Libya draws a parallel between the Palestinian suffering in Gaza and the Nazi-orchestrated Holocaust against the Jewish minorities in Germany in mid-Twentieth century
By Hassan Tahsin
Several Western ambassadors walked out of a recent special Security Council session on Gaza. The reason?
The Libyan representative drew a parallel between the Palestinian suffering in Gaza and the Nazi-orchestrated Holocaust against the Jewish minorities.
On hearing the comparison the French ambassador disconnected his earphone and left the meeting hall. The representatives of the United States, Britain, Belgium and Cost Rica followed suit. Their conduct apparently suggested that Israeli Army or anything related to the Jews for that matter, are above criticism.
It is quite unbecoming on the part of the ambassadors to be driven by prejudiced sentiments when violations of human rights and international laws are involved.
The event also revealed the extent of Western sympathies for the Jewish state even while the Israeli forces turned a whole region with millions of people into a vast prison.
The callous conduct of the Western representatives coincided with the alarm bells sounded by the United Nations' agency for the relief of Palestinian refugees, UNRWA, about an impending human catastrophe in Gaza. Ten months of blockade and sanctions have deprived the Gaza people of primary education, hygiene and dignity, the agency said. UNRWA officials said that their relief operations would grind to a halt unless they got fuel for running their hospitals.
Most of the European countries have laws in place to prosecute anyone denying Holocaust or the extent of damages done by it to the Jews of Europe. Anyone who criticizes Israel's most inhuman violations would be prosecuted on the charge of anti-Semitism in the US.
Though the anti-Semitism laws are ostensibly aimed at protecting the Jews, who commit crimes against humanity in the Arab lands, the Westerners have some other, hidden reasons for enacting such laws. It is, in fact, to cover up the deep-seated and centuries-old European hatred for Jews. Their hatred is glaringly manifest in Shakespearian plays.

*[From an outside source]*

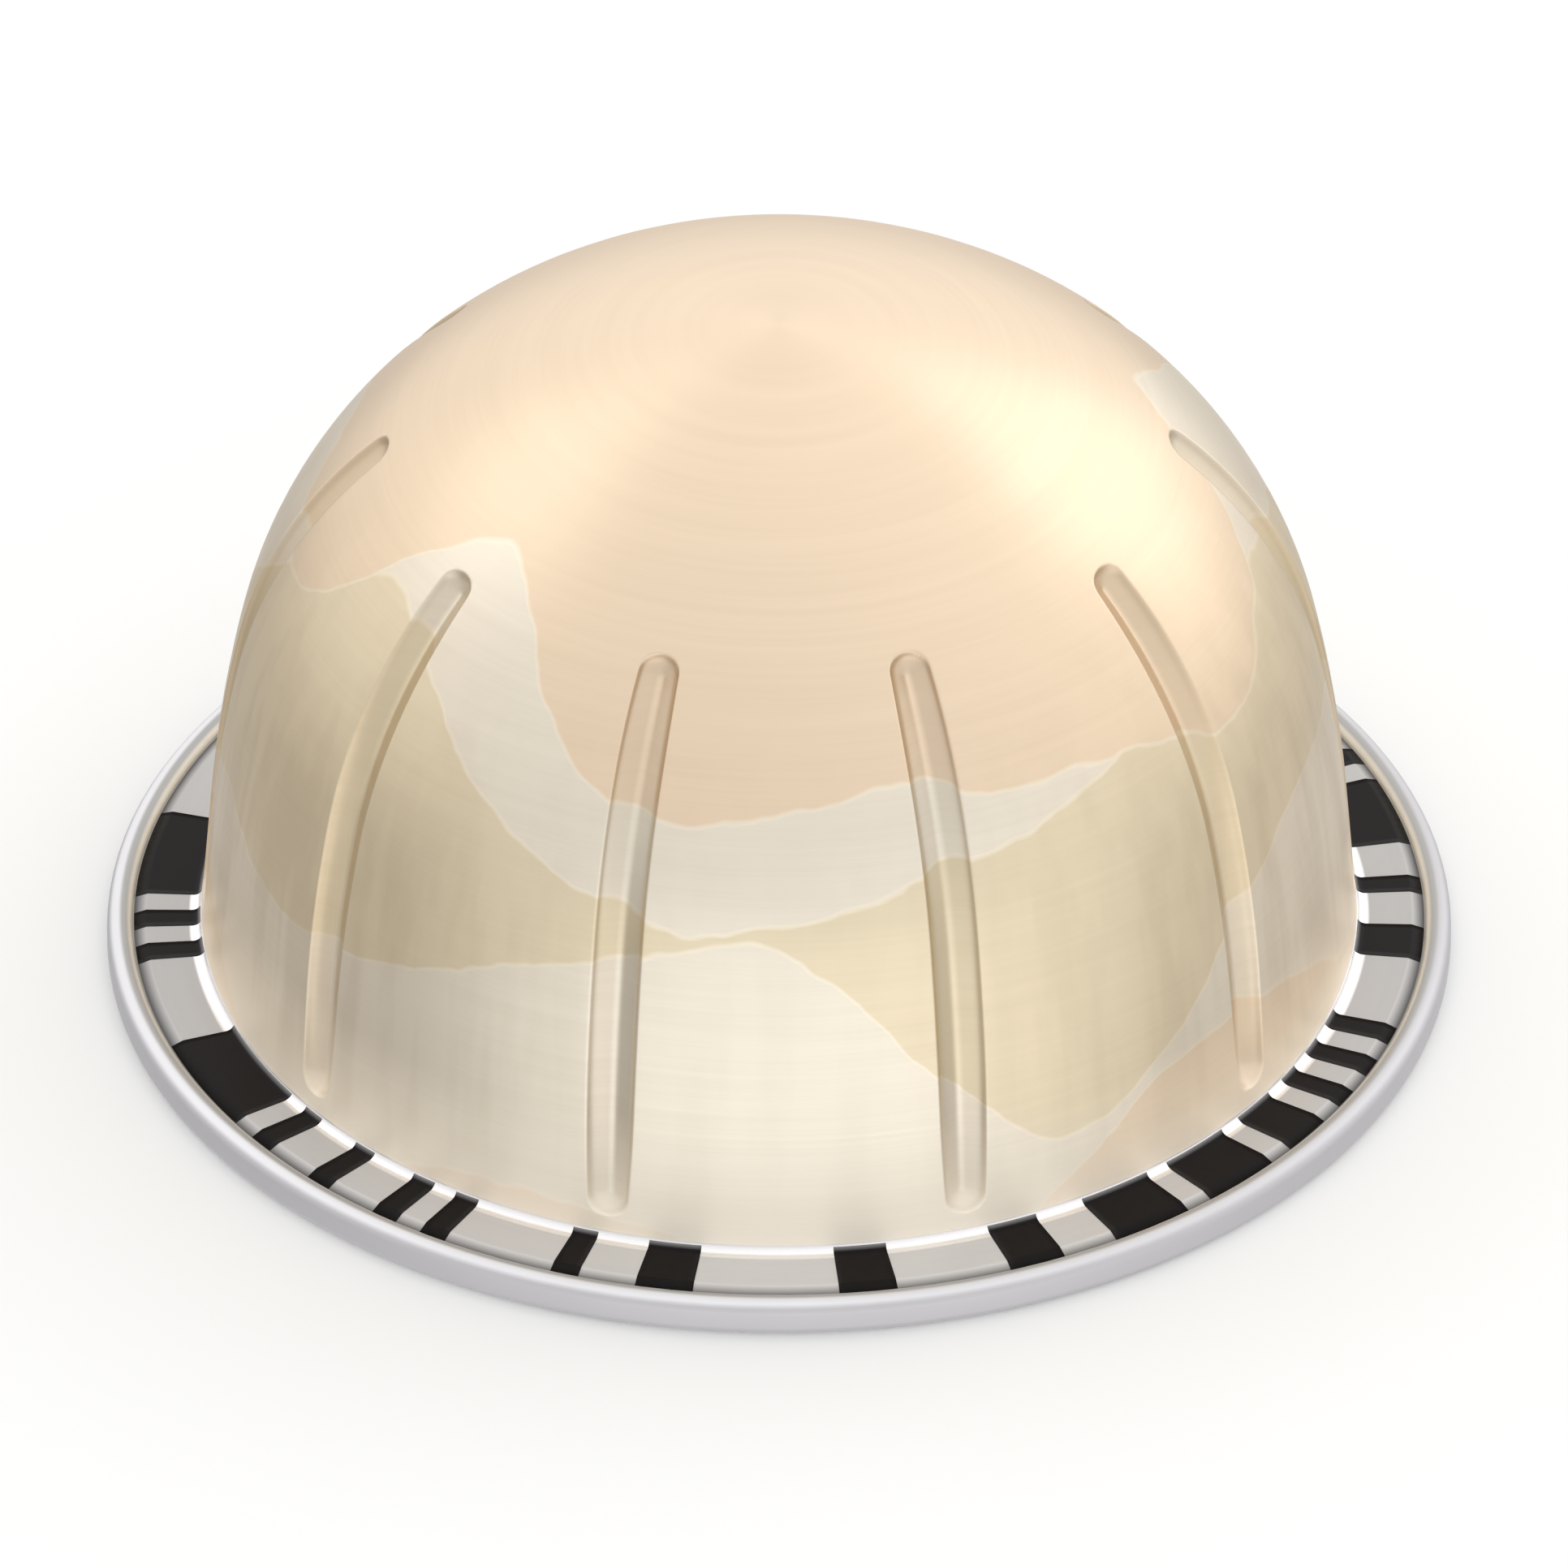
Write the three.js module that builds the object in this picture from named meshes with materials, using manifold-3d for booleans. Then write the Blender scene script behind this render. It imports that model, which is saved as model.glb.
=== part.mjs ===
// Sealed aluminium coffee pod: a domed shell with ten pressed grooves, a flange that carries a
// ring of printed bars, a rolled rim and a foil lid. It stands on the rim with the dome up.
// Millimetres, +Z up. The origin is the centre of the ring that the rim stands on.

import * as THREE from 'three';
import { mergeVertices } from 'three/addons/utils/BufferGeometryUtils.js';
import Module from 'manifold-3d';

// Rolled rim and flange
const rimDiameter = 60;
const rimWidth = 1.2;          // the roll, from side to side
const rimRise = 0.15;          // its crest above the flange face
const rimDrop = 1.55;          // its foot below the flange face
const rimLand = 0.3;           // flat ring on the foot, which the pod stands on
const sheetThickness = 0.2;
const curlSlit = 0.25;         // from the rolled-in edge up to the flange
const chamferWidth = 0.6;      // slope between the flange face and the roll
const chamferDrop = 0.22;
const flangeFlat = 2.02;       // flat ring between the dome's fillet and the slope

// Dome, as heights above the flange face
const domeHeight = 32;
const wallDraft = 4.5;         // degrees
const bellyRadius = 61.5;
const bellyEnd = 12.5;         // degrees that the surface leans in where the shoulder begins
const shoulderRadius = 20.7;
const shoulderEnd = 55.7;      // degrees that it leans in where the crown begins
const baseFillet = 0.45;

// Pressed grooves
const grooveCount = 10;
const grooveWidth = 1.95;
const grooveDepth = 0.68;
const grooveFoot = 2.1;        // from the flange face to the centre of the lower end
const grooveCrownGap = 20.1;   // from the crown's centre to the centre of the upper end

// Foil lid, heat-sealed under the flange
const lidThickness = 0.12;
const lidClearance = 0.25;     // between the lid's edge and the slope under the flange
const sealWidth = 1.9;
const membraneSag = 0.15;      // the free foil below the seal
const sagWidth = 0.6;

// Printed ring: cell n is inked where n is a square modulo the prime number of cells
const barCells = 139;
const barThickness = 0.06;
const barMargin = 0.06;        // bare metal beside the ink, at the fillet and at the roll

// Facets of the round shapes
const turnSteps = 60;          // around the axis, a multiple of the grooves
const bellySteps = 2;
const shoulderSteps = 8;
const crownSteps = 5;
const filletSteps = 3;
const rollSteps = 6;           // the roll's outside, over its top
const boreSteps = 4;
const footSteps = 3;           // each quarter round at the foot, outside
const boreFootSteps = 2;
const toolSides = 6;           // the groove tool, halfway round
const toolSteps = 11;          // along a groove

const mergeDistance = 1e-5;    // corners closer than this are one

const wasm = await Module();
wasm.setup();

const quarter = Math.PI / 2;
const degrees = (angle) => angle * Math.PI / 180;
const point = (x, y) => new THREE.Vector2(x, y);

// Sizes that follow from the ones above
const rimRadius = rimDiameter / 2;
const rollMiddle = rimRadius - rimWidth / 2;
const rollRadius = rimWidth / 2;
const rollBore = rollRadius - sheetThickness;
const rollTop = rimDrop + rimRise - rollRadius;
const footRadius = (rimWidth - rimLand) / 2;
const rootHeight = rimDrop - chamferDrop;
const rootAngle = Math.PI - Math.asin((rootHeight - rollTop) / rollRadius);
const rootRadius = rollMiddle + rollRadius * Math.cos(rootAngle);
const chamferStart = rootRadius - chamferWidth;
const chamferSlope = chamferDrop / chamferWidth;
const flangeUnderside = rimDrop - sheetThickness;
const draft = degrees(wallDraft);
const filletMiddle = chamferStart - flangeFlat;
const domeBase = filletMiddle - baseFillet * (1 - Math.sin(draft)) / Math.cos(draft);

// Points of an arc, from one angle to the other, in radians
function arc(x, y, radius, from, to, steps) {
  const points = [];
  for (let step = 0; step <= steps; step++) {
    const angle = from + (to - from) * step / steps;
    points.push(point(x + radius * Math.cos(angle), y + radius * Math.sin(angle)));
  }
  return points;
}

// Dome outline: drafted wall, belly, shoulder and a crown centred on the axis, all tangent.
// The wall's length and the crown's radius close it on the base's radius and the height.
function domeSections() {
  const bellyLean = degrees(bellyEnd);
  const shoulderLean = degrees(shoulderEnd);
  const reachIn = shoulderRadius * (Math.cos(bellyLean) - Math.cos(shoulderLean))
    + bellyRadius * (Math.cos(draft) - Math.cos(bellyLean));
  const reachUp = shoulderRadius * (Math.sin(shoulderLean) - Math.sin(bellyLean))
    + bellyRadius * (Math.sin(bellyLean) - Math.sin(draft));
  const across = domeBase - reachIn;
  const up = domeHeight - reachUp;
  const crownCosine = Math.cos(shoulderLean);
  const crownRise = 1 - Math.sin(shoulderLean);
  const divisor = crownCosine * Math.cos(draft) - crownRise * Math.sin(draft);
  const crownRadius = (across * Math.cos(draft) - up * Math.sin(draft)) / divisor;
  const wallLength = (up * crownCosine - across * crownRise) / divisor;

  const base = point(domeBase, rimDrop);
  const wallTop = point(base.x - wallLength * Math.sin(draft), base.y + wallLength * Math.cos(draft));
  const belly = point(wallTop.x - bellyRadius * Math.cos(draft), wallTop.y - bellyRadius * Math.sin(draft));
  const shift = bellyRadius - shoulderRadius;
  const shoulder = point(belly.x + shift * Math.cos(bellyLean), belly.y + shift * Math.sin(bellyLean));
  const crown = point(0, rimDrop + domeHeight - crownRadius);
  return [
    { centre: belly, radius: bellyRadius, from: draft, to: bellyLean, steps: bellySteps },
    { centre: shoulder, radius: shoulderRadius, from: bellyLean, to: shoulderLean, steps: shoulderSteps },
    { centre: crown, radius: crownRadius, from: shoulderLean, to: quarter, steps: crownSteps },
  ];
}

function domeProfile() {
  return domeSections().flatMap(({ centre, radius, from, to, steps }) =>
    arc(centre.x, centre.y, radius, from, to, steps));
}

// Fillet between the drafted wall and the flange face, from the face up
function baseFilletProfile() {
  return arc(filletMiddle, rimDrop + baseFillet, baseFillet, -quarter, draft - Math.PI, filletSteps);
}

// Height of the sheet's underside below the slope, out to the roll
function slopeUnderside(radius) {
  const lean = Math.atan(chamferSlope);
  return rimDrop - chamferSlope * (radius - chamferStart) - sheetThickness / Math.cos(lean);
}

// The sheet rolled outwards, down and in again, from the underside of the flange to its face
function rolledRimProfile() {
  const boreWall = rollMiddle - rollBore;
  const edge = slopeUnderside(boreWall) - curlSlit;
  const boreFoot = footRadius - sheetThickness;
  const inner = rollMiddle - rimLand / 2;
  const outer = rollMiddle + rimLand / 2;
  const slopeThickness = sheetThickness / Math.cos(Math.atan(chamferSlope));
  const underSlope = chamferStart - (slopeThickness - sheetThickness) / chamferSlope;
  return [
    point(underSlope, flangeUnderside),
    point(boreWall, slopeUnderside(boreWall)),
    ...arc(rollMiddle, rollTop, rollBore, Math.PI, 0, boreSteps),
    ...arc(outer, footRadius, boreFoot, 0, -quarter, boreFootSteps),
    ...arc(inner, footRadius, boreFoot, -quarter, -2 * quarter, boreFootSteps),
    point(boreWall, edge),
    point(rollMiddle - rollRadius, edge),
    ...arc(inner, footRadius, footRadius, 2 * quarter, 3 * quarter, footSteps),
    ...arc(outer, footRadius, footRadius, 3 * quarter, 4 * quarter, footSteps),
    ...arc(rollMiddle, rollTop, rollRadius, 0, rootAngle, rollSteps),
    point(chamferStart, rimDrop),
  ];
}

// Turns a profile in (radius, height) around the Z axis
function turned(profile) {
  return new THREE.LatheGeometry(profile, turnSteps).rotateX(quarter);
}

// Closed solid of a geometry, with its corners merged and its empty triangles left out
function solidOf(geometry) {
  const plain = geometry.clone();
  plain.deleteAttribute('normal');
  plain.deleteAttribute('uv');
  const merged = mergeVertices(plain, mergeDistance);
  const corners = merged.index.array;
  const triVerts = [];
  for (let at = 0; at < corners.length; at += 3) {
    const [a, b, c] = corners.subarray(at, at + 3);
    if (a !== b && b !== c && c !== a) triVerts.push(a, b, c);
  }
  return new wasm.Manifold(new wasm.Mesh({
    numProp: 3,
    vertProperties: merged.attributes.position.array,
    triVerts: new Uint32Array(triVerts),
  }));
}

function geometryOf(solid) {
  const { vertProperties, triVerts } = solid.getMesh();
  const geometry = new THREE.BufferGeometry();
  geometry.setAttribute('position', new THREE.BufferAttribute(vertProperties, 3));
  geometry.setIndex(new THREE.BufferAttribute(triVerts, 1));
  return geometry;
}

// Centre line of a groove: the dome's outline, set out so that the round tool cuts to depth
const toolRadius = (grooveWidth ** 2 / 4 + grooveDepth ** 2) / (2 * grooveDepth);

class GrooveLine extends THREE.Curve {
  constructor() {
    super();
    const offset = toolRadius - grooveDepth;
    const outward = point(Math.cos(draft), Math.sin(draft));
    const sections = domeSections();
    const belly = sections[0];
    const foot = point(domeBase, rimDrop).addScaledVector(outward, offset);
    const wallTop = belly.centre.clone().addScaledVector(outward, belly.radius + offset);
    this.outline = new THREE.Path();
    this.outline.moveTo(foot.x, foot.y);
    this.outline.lineTo(wallTop.x, wallTop.y);
    for (const { centre, radius, from, to } of sections) {
      this.outline.absarc(centre.x, centre.y, radius + offset, from, to, false);
    }
    const length = this.outline.getLength();
    this.start = grooveFoot / length;
    this.end = 1 - grooveCrownGap / length;
  }

  getPoint(share) {
    const place = this.outline.getPointAt(this.start + (this.end - this.start) * share);
    return new THREE.Vector3(place.x, 0, place.y);
  }
}

// Round bar along the centre line, with a ball at each end
function grooveTool() {
  const line = new GrooveLine();
  const section = new THREE.Shape().absarc(0, 0, toolRadius, 0, 4 * quarter, false);
  let tool = solidOf(new THREE.ExtrudeGeometry(section, {
    extrudePath: line, steps: toolSteps, curveSegments: toolSides,
  }));
  for (const end of [line.getPoint(0), line.getPoint(1)]) {
    const ball = new THREE.SphereGeometry(toolRadius, 2 * toolSides, toolSides);
    tool = tool.add(solidOf(ball.translate(end.x, end.y, end.z)));
  }
  return tool;
}

// The pressed sheet and what it holds as one solid; -Y lies between two grooves
function capsuleBody() {
  const profile = [
    point(0, flangeUnderside),
    ...rolledRimProfile(),
    ...baseFilletProfile(),
    ...domeProfile(),
  ];
  const tool = grooveTool();
  let body = solidOf(turned(profile));
  for (let copy = 0; copy < grooveCount; copy++) {
    body = body.subtract(tool.rotate([0, 0, 360 * (copy + 0.5) / grooveCount - 90]));
  }
  return geometryOf(body);
}

// Disc sealed under the flange, its free middle a little lower than the sealed ring
function foilLid() {
  const edge = chamferStart - lidClearance;
  const seal = edge - sealWidth;
  const free = seal - sagWidth;
  return turned([
    point(0, flangeUnderside - membraneSag - lidThickness),
    point(free, flangeUnderside - membraneSag - lidThickness),
    point(seal, flangeUnderside - lidThickness),
    point(edge, flangeUnderside - lidThickness),
    point(edge, flangeUnderside),
    point(seal, flangeUnderside),
    point(free, flangeUnderside - membraneSag),
    point(0, flangeUnderside - membraneSag),
  ]);
}

// Ink film over the flange face and the slope, as a whole ring
function inkRing() {
  const inner = filletMiddle + barMargin;
  const outer = rootRadius - barMargin;
  const outerFace = rimDrop - chamferSlope * (outer - chamferStart);
  return solidOf(turned([
    point(inner, rimDrop),
    point(chamferStart, rimDrop),
    point(outer, outerFace),
    point(outer, outerFace + barThickness),
    point(chamferStart, rimDrop + barThickness),
    point(inner, rimDrop + barThickness),
    point(inner, rimDrop),
  ]));
}

// Runs of inked cells around the ring, each as its first cell and its number of cells
function inkedRuns() {
  const squares = new Set();
  for (let root = 1; root < barCells; root++) squares.add(root * root % barCells);
  const runs = [];
  for (let cell = 0; cell < barCells; cell++) {
    if (!squares.has(cell)) continue;
    if (squares.has(cell - 1)) runs.at(-1).cells += 1;
    else runs.push({ first: cell, cells: 1 });
  }
  return runs;
}

// One run of the ring, cut out by a wedge that reaches past the rim
function codeBar(ring, { first, cells }) {
  const reach = rimDiameter;
  const cell = 4 * quarter / barCells;
  const from = cell * first;
  const to = cell * (first + cells);
  const wedge = new THREE.Shape([
    point(0, 0),
    point(reach * Math.cos(from), reach * Math.sin(from)),
    point(reach * Math.cos(to), reach * Math.sin(to)),
  ]);
  const slice = new THREE.ExtrudeGeometry(wedge, { depth: 2 * rimDrop, bevelEnabled: false });
  return geometryOf(ring.intersect(solidOf(slice)));
}

const lacqueredAluminium = new THREE.MeshStandardMaterial({
  color: 0xd8c8a4, metalness: 0.85, roughness: 0.38,
});
const lidFoil = new THREE.MeshStandardMaterial({ color: 0xc9c8c5, metalness: 0.9, roughness: 0.45 });
const blackInk = new THREE.MeshStandardMaterial({ color: 0x262221, metalness: 0, roughness: 0.55 });

function named(name, geometry, material) {
  const mesh = new THREE.Mesh(geometry, material);
  mesh.name = name;
  return mesh;
}

const pod = new THREE.Group();
pod.name = 'coffee_pod';
pod.add(named('capsule_body', capsuleBody(), lacqueredAluminium));
pod.add(named('foil_lid', foilLid(), lidFoil));
const ring = inkRing();
inkedRuns().forEach((run, index) => {
  const number = String(index + 1).padStart(2, '0');
  pod.add(named(`code_bar_${number}`, codeBar(ring, run), blackInk));
});

export default pod;
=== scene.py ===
# Sealed coffee pod: champagne dome with pressed grooves, bare flange with a printed ring,
# rolled rim and foil lid. Metres, +Z up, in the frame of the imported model.
import math
import bpy
import numpy as np
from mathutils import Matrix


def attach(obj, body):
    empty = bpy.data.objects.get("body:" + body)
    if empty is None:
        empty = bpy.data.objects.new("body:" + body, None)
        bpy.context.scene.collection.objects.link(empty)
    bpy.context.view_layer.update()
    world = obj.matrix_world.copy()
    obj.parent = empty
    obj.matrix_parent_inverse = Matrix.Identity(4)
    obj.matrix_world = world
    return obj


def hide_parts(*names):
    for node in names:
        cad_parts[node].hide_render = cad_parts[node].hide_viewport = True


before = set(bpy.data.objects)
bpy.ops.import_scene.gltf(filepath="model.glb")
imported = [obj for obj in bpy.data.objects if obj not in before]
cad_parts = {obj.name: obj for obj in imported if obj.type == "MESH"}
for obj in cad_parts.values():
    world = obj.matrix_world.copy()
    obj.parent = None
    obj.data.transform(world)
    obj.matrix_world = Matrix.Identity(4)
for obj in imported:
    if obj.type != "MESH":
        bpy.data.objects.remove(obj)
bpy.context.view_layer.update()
mm = 0.001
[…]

In their efforts to conceal their hatred for the Jews, Westerners portray the sufferings of Jews under Nazis out of all proportion.
Western countries have been using force to stifle any attempt to highlight the errors in the Zionist claims about the number of Holocaust victims. For instance, Douglas Reed, a leading British journalist of the World War II, raised in his book "Far & Wide" published in the United States in 1947, some doubts about the claim that six million Jews were killed in the Holocaust. In the course of his journalistic studies Reed found that in 1938 the Jewish population in the world stood at 11 million. On the other hand, the UN population studies showed that the number of Jews in 1947, after the WW II and the Holocaust, was 11 million. The study also said that increase in the Jewish population over the intervening decade could not have been more than 400,000 even if the annual population growth rate was about 4 percent.
Then the total number of the deaths would be roughly 400,000 or a little over in the decade in which the Holocaust and massacres of Jews took place. His irrefutable arguments based on facts and figures attracted severe criticism from the Zionists and his book was withdrawn from the bookshops. The great journalist, whose passion was to bring out the truth, was ostracized by the Western governments and academics alike. He suffered only because he pointed out the glaring lack of logic in the claims about the number of Jews killed in the Holocaust.
British historian David Irving was humiliated and assaulted at public places because he had expressed a wish to conduct a research study on the Holocaust instead of accepting the existing prejudiced version of history.
Recently the French thinker Roger Garodi was handed jail term and a fine of 20,000 Francs on charges of anti-Semitism because he questioned several baseless Zionist claims.
It is an irony that even words such as Holocaust or racist treatment are not to be used to describe the brutalities of Israel in occupied lands. On the other hand, Western leaders and media love to call the people and groups who fight against the occupation forces in Palestine as terrorists and extremists.
All this only reveals Western hypocrisy when it comes to Israel and Arabs.